Material:

○ ○ ○

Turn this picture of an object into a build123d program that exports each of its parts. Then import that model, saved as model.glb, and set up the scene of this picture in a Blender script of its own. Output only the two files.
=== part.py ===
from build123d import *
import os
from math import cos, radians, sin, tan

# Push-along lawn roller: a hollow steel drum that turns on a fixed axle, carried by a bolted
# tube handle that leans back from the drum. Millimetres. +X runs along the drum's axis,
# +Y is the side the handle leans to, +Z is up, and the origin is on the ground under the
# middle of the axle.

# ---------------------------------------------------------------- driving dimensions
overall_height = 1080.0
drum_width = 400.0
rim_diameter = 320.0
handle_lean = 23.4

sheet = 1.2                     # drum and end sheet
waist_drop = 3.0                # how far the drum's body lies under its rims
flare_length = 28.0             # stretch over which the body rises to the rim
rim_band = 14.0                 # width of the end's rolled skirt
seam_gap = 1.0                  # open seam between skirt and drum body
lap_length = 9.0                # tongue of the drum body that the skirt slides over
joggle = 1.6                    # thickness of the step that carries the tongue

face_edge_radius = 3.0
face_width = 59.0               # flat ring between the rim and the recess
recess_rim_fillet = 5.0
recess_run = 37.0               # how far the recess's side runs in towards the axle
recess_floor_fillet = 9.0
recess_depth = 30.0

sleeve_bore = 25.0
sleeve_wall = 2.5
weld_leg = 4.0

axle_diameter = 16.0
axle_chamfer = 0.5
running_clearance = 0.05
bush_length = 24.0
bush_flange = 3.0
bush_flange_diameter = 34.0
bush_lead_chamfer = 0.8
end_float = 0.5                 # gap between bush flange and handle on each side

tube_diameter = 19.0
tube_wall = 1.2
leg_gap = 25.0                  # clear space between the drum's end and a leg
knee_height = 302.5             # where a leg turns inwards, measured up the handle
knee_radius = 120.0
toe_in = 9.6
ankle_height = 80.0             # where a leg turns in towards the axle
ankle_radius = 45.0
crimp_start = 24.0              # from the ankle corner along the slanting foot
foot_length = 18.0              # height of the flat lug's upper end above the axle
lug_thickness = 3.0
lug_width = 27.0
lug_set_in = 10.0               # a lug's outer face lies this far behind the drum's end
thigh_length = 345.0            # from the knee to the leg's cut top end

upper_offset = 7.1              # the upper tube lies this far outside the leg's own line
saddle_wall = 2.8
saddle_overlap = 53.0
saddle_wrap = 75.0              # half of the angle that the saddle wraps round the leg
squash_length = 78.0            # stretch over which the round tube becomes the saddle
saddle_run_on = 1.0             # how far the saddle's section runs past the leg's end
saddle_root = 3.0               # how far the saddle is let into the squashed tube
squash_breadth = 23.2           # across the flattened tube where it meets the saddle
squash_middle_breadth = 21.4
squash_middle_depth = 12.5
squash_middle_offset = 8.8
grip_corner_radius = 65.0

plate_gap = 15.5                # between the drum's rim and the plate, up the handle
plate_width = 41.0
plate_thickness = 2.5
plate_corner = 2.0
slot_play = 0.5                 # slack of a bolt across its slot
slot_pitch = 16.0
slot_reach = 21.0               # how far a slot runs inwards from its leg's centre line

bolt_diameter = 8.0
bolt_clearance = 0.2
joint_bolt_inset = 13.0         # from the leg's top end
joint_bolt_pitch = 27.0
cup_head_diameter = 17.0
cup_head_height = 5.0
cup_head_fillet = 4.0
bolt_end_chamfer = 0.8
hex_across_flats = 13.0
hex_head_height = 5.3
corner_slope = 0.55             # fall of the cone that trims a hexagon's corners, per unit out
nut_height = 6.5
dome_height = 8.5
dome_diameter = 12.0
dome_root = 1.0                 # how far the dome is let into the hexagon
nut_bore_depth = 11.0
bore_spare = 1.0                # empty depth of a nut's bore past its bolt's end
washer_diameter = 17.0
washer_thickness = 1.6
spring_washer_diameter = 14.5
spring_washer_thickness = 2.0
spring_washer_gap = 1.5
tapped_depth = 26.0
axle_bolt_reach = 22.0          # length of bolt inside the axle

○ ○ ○

Brief:
Count the lines of the listing above that include the word "into" and state the total with nothing else.

Full output:
3